The key question for DeepSeek is: what’s next? While significantly reducing costs without compromising performance is an impressive achievement, DeepSeek has yet to push the boundaries of intelligence in a meaningful way. The Chinese AI community now has high hopes that DeepSeek and other labs could take their innovations further. This week, DeepSeek doubled down on open-source technologies by releasing five new code repositories. Reuters reports that DeepSeek is rushing to release R2, its next-generation reasoning model.
Looking ahead, Chinese AI labs may explore new techniques—and possibly even architectures beyond Transformer—to achieve breakthroughs. But innovation won’t come easy. U.S. chip restrictions remain the biggest challenge. DeepSeek managed to acquire around 3,000 Nvidia H800 GPUs—a restricted version of the flagship H100—to train DeepSeek-V3. While the H800’s limited interconnect bandwidth slows data communication between chips, its raw compute power matches that of the H100.

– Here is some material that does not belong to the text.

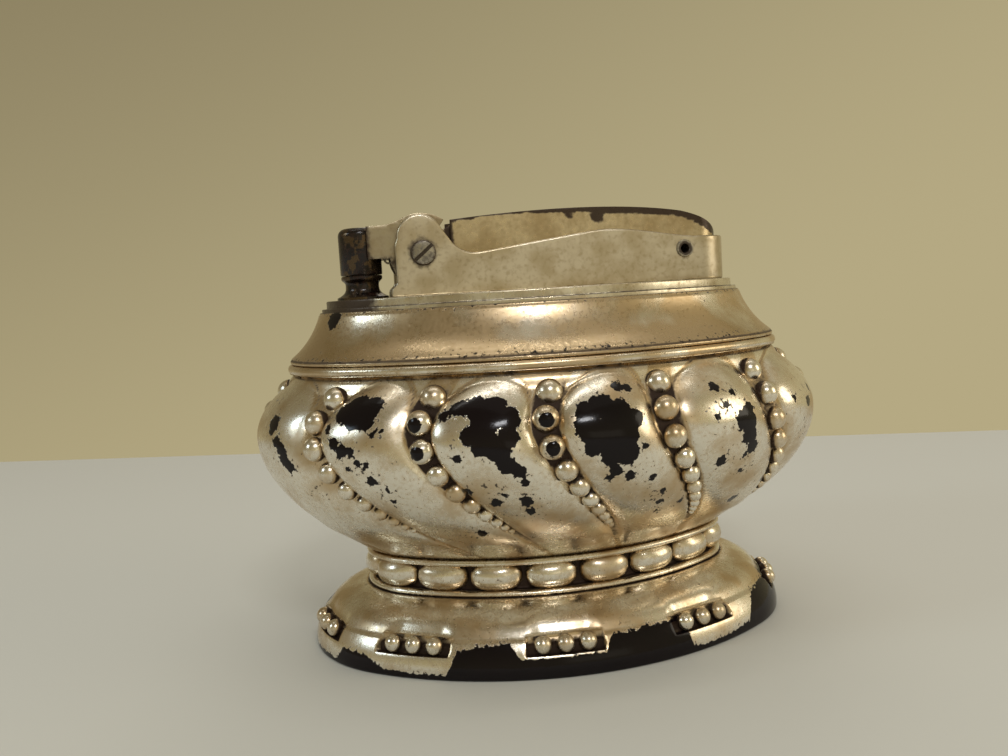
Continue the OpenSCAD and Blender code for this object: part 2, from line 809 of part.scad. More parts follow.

After additional export controls in October 2023, the H800 is no longer available in China. The most advanced Nvidia GPU now accessible to Chinese companies is the H20, which delivers just one-sixth of the H100’s peak compute performance. Designed primarily for LLM inference rather than training, the H20 has still seen a surge in orders as DeepSeek’s models gain adoption, Reuters reported.
Despite China’s rapid progress in developing domestic AI chips—such as Huawei’s Ascend 910B and 910C—Nvidia GPUs remain the gold option for LLM training. With the U.S. considering even stricter semiconductor restrictions under the second Trump administration and pressuring allies to tighten their own curbs, China’s pace of AI innovation could be affected in the short term.
Another challenge is AI lacks a sustainable business model, and the timeline to AGI remains uncertain. Can DeepSeek afford to keep innovating without financial returns? The Information reports that DeepSeek is considering raising outside funding for the first time. In comparison, OpenAI has raised $6.6 billion in its latest funding round at $157 billion. Even Ilya Sutskever’s new company, Safe Superintelligence (SSI), is raising over $1 billion in funding at a valuation exceeding $30 billion.
DeepSeek has proven that fundamental research and open-source can drive success, but sustaining its momentum will require strategic investments, regulatory adaptability, and continuous innovation. Besides, other competitors are flexing their AI muscles in response by churning out more powerful LLMs, such as OpenAI’s o3, Anthropic’s Claude-3.7-Sonnet, and xAI’s Grok 3. The global AI race is far from over.
One thing is certain—DeepSeek has already changed the game, and the world is watching what comes next.